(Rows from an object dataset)
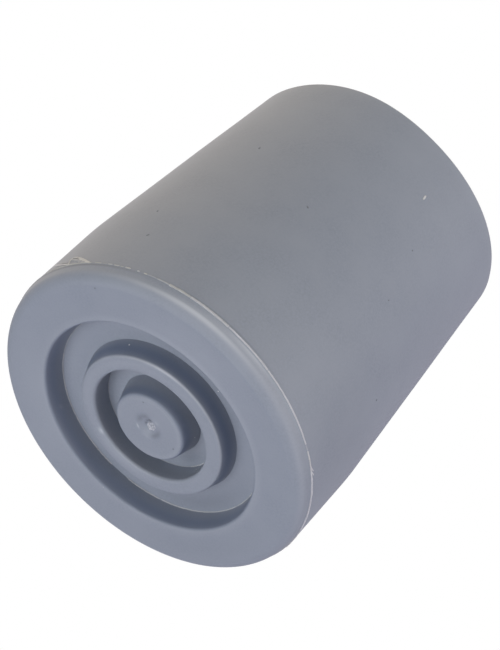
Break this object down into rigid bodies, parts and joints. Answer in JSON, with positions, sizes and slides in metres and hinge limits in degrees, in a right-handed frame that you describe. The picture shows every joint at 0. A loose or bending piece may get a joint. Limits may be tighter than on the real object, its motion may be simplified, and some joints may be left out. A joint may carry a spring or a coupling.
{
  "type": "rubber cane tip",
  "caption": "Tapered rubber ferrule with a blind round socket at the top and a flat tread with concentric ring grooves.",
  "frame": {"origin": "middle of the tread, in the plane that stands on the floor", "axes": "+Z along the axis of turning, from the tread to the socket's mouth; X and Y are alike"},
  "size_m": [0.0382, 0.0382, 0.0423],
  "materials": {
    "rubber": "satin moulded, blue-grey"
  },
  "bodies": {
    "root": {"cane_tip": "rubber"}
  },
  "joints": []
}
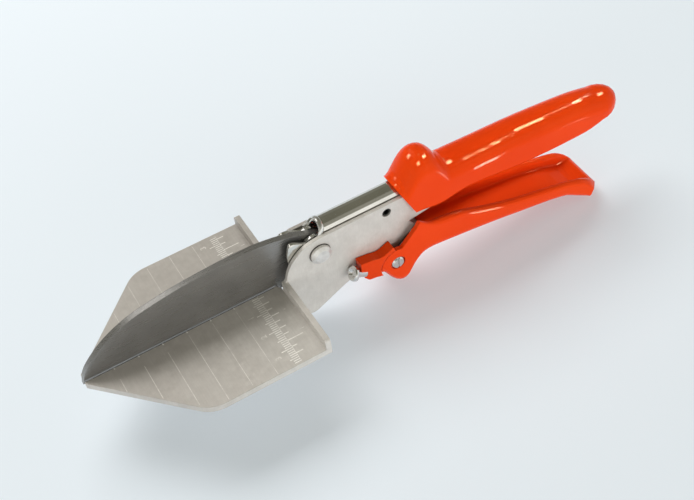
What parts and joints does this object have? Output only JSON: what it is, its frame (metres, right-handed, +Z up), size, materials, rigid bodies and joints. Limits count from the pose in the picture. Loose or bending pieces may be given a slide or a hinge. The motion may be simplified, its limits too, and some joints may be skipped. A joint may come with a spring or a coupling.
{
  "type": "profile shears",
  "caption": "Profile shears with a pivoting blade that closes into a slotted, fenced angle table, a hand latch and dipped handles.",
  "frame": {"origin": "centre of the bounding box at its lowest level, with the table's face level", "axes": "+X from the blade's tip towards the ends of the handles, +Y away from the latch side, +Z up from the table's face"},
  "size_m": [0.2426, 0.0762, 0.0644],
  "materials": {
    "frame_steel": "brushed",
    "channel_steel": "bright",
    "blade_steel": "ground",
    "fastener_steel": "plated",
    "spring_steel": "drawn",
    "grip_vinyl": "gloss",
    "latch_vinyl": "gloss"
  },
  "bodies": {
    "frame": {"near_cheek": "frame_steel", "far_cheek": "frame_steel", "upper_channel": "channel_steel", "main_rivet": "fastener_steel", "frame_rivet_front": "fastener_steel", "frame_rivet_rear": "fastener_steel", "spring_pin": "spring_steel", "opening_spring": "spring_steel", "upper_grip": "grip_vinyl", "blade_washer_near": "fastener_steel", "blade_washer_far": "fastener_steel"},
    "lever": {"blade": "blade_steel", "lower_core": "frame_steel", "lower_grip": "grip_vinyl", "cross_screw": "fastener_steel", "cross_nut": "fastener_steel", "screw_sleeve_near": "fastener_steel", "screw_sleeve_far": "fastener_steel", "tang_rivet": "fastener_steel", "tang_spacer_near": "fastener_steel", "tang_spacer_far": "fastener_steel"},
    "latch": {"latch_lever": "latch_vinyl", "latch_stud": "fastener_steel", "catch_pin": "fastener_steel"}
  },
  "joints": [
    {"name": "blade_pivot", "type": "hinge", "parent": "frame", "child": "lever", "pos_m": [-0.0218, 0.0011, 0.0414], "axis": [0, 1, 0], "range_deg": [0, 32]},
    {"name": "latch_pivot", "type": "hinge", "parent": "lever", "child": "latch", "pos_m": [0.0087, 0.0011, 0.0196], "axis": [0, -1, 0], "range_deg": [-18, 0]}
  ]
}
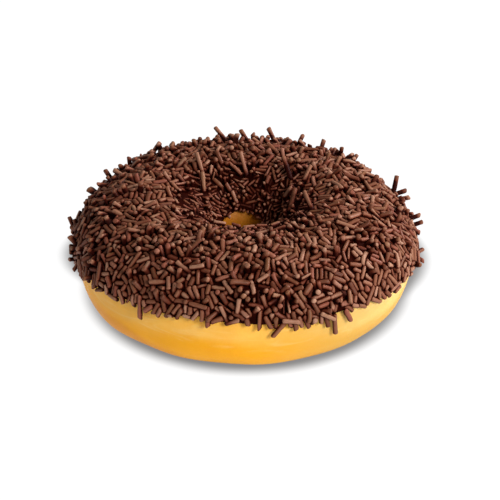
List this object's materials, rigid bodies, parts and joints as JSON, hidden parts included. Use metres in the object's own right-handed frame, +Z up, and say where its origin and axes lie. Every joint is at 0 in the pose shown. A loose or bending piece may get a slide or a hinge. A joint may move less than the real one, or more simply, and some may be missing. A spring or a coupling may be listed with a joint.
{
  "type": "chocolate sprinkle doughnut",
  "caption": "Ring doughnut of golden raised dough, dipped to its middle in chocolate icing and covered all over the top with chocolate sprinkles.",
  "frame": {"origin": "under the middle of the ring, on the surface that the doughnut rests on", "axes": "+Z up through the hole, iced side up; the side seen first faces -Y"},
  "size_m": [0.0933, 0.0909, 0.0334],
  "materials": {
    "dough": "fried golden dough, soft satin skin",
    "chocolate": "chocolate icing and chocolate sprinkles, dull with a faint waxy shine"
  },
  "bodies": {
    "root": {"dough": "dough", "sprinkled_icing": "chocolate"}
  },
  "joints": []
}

- **Task goal**:
Your task is to print the whole listing again exactly.

- **Exercise answer**:
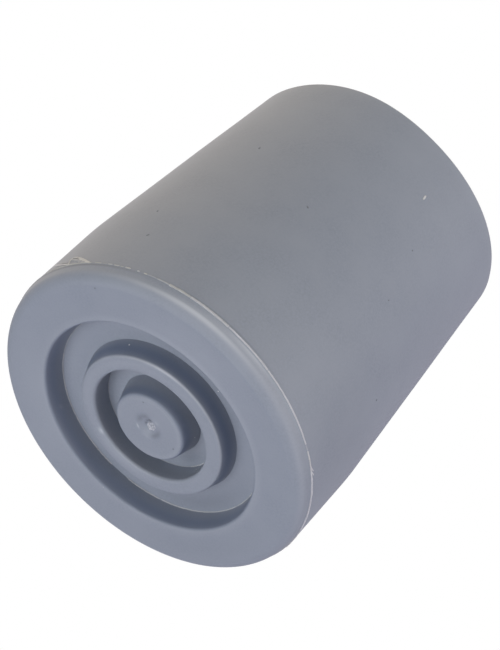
Break this object down into rigid bodies, parts and joints. Answer in JSON, with positions, sizes and slides in metres and hinge limits in degrees, in a right-handed frame that you describe. The picture shows every joint at 0. A loose or bending piece may get a joint. Limits may be tighter than on the real object, its motion may be simplified, and some joints may be left out. A joint may carry a spring or a coupling.
{
  "type": "rubber cane tip",
  "caption": "Tapered rubber ferrule with a blind round socket at the top and a flat tread with concentric ring grooves.",
  "frame": {"origin": "middle of the tread, in the plane that stands on the floor", "axes": "+Z along the axis of turning, from the tread to the socket's mouth; X and Y are alike"},
  "size_m": [0.0382, 0.0382, 0.0423],
  "materials": {
    "rubber": "satin moulded, blue-grey"
  },
  "bodies": {
    "root": {"cane_tip": "rubber"}
  },
  "joints": []
}
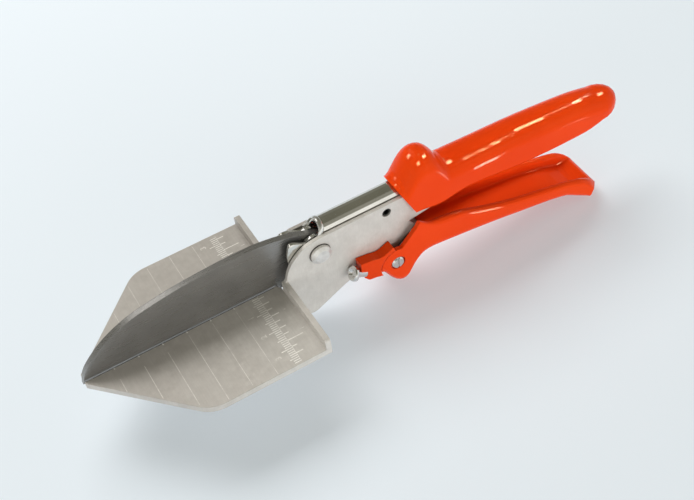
What parts and joints does this object have? Output only JSON: what it is, its frame (metres, right-handed, +Z up), size, materials, rigid bodies and joints. Limits count from the pose in the picture. Loose or bending pieces may be given a slide or a hinge. The motion may be simplified, its limits too, and some joints may be skipped. A joint may come with a spring or a coupling.
{
  "type": "profile shears",
  "caption": "Profile shears with a pivoting blade that closes into a slotted, fenced angle table, a hand latch and dipped handles.",
  "frame": {"origin": "centre of the bounding box at its lowest level, with the table's face level", "axes": "+X from the blade's tip towards the ends of the handles, +Y away from the latch side, +Z up from the table's face"},
  "size_m": [0.2426, 0.0762, 0.0644],
  "materials": {
    "frame_steel": "brushed",
    "channel_steel": "bright",
    "blade_steel": "ground",
    "fastener_steel": "plated",
    "spring_steel": "drawn",
    "grip_vinyl": "gloss",
    "latch_vinyl": "gloss"
  },
  "bodies": {
    "frame": {"near_cheek": "frame_steel", "far_cheek": "frame_steel", "upper_channel": "channel_steel", "main_rivet": "fastener_steel", "frame_rivet_front": "fastener_steel", "frame_rivet_rear": "fastener_steel", "spring_pin": "spring_steel", "opening_spring": "spring_steel", "upper_grip": "grip_vinyl", "blade_washer_near": "fastener_steel", "blade_washer_far": "fastener_steel"},
    "lever": {"blade": "blade_steel", "lower_core": "frame_steel", "lower_grip": "grip_vinyl", "cross_screw": "fastener_steel", "cross_nut": "fastener_steel", "screw_sleeve_near": "fastener_steel", "screw_sleeve_far": "fastener_steel", "tang_rivet": "fastener_steel", "tang_spacer_near": "fastener_steel", "tang_spacer_far": "fastener_steel"},
    "latch": {"latch_lever": "latch_vinyl", "latch_stud": "fastener_steel", "catch_pin": "fastener_steel"}
  },
  "joints": [
    {"name": "blade_pivot", "type": "hinge", "parent": "frame", "child": "lever", "pos_m": [-0.0218, 0.0011, 0.0414], "axis": [0, 1, 0], "range_deg": [0, 32]},
    {"name": "latch_pivot", "type": "hinge", "parent": "lever", "child": "latch", "pos_m": [0.0087, 0.0011, 0.0196], "axis": [0, -1, 0], "range_deg": [-18, 0]}
  ]
}
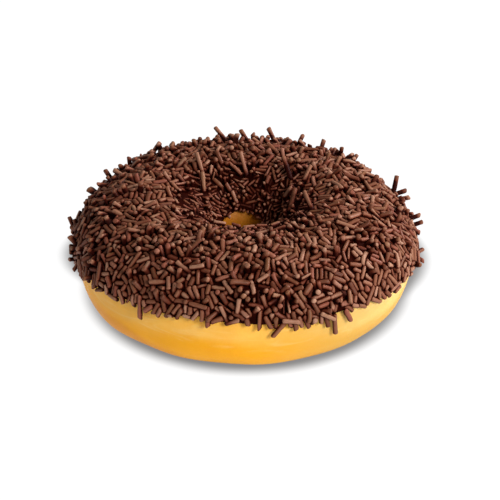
List this object's materials, rigid bodies, parts and joints as JSON, hidden parts included. Use metres in the object's own right-handed frame, +Z up, and say where its origin and axes lie. Every joint is at 0 in the pose shown. A loose or bending piece may get a slide or a hinge. A joint may move less than the real one, or more simply, and some may be missing. A spring or a coupling may be listed with a joint.
{
  "type": "chocolate sprinkle doughnut",
  "caption": "Ring doughnut of golden raised dough, dipped to its middle in chocolate icing and covered all over the top with chocolate sprinkles.",
  "frame": {"origin": "under the middle of the ring, on the surface that the doughnut rests on", "axes": "+Z up through the hole, iced side up; the side seen first faces -Y"},
  "size_m": [0.0933, 0.0909, 0.0334],
  "materials": {
    "dough": "fried golden dough, soft satin skin",
    "chocolate": "chocolate icing and chocolate sprinkles, dull with a faint waxy shine"
  },
  "bodies": {
    "root": {"dough": "dough", "sprinkled_icing": "chocolate"}
  },
  "joints": []
}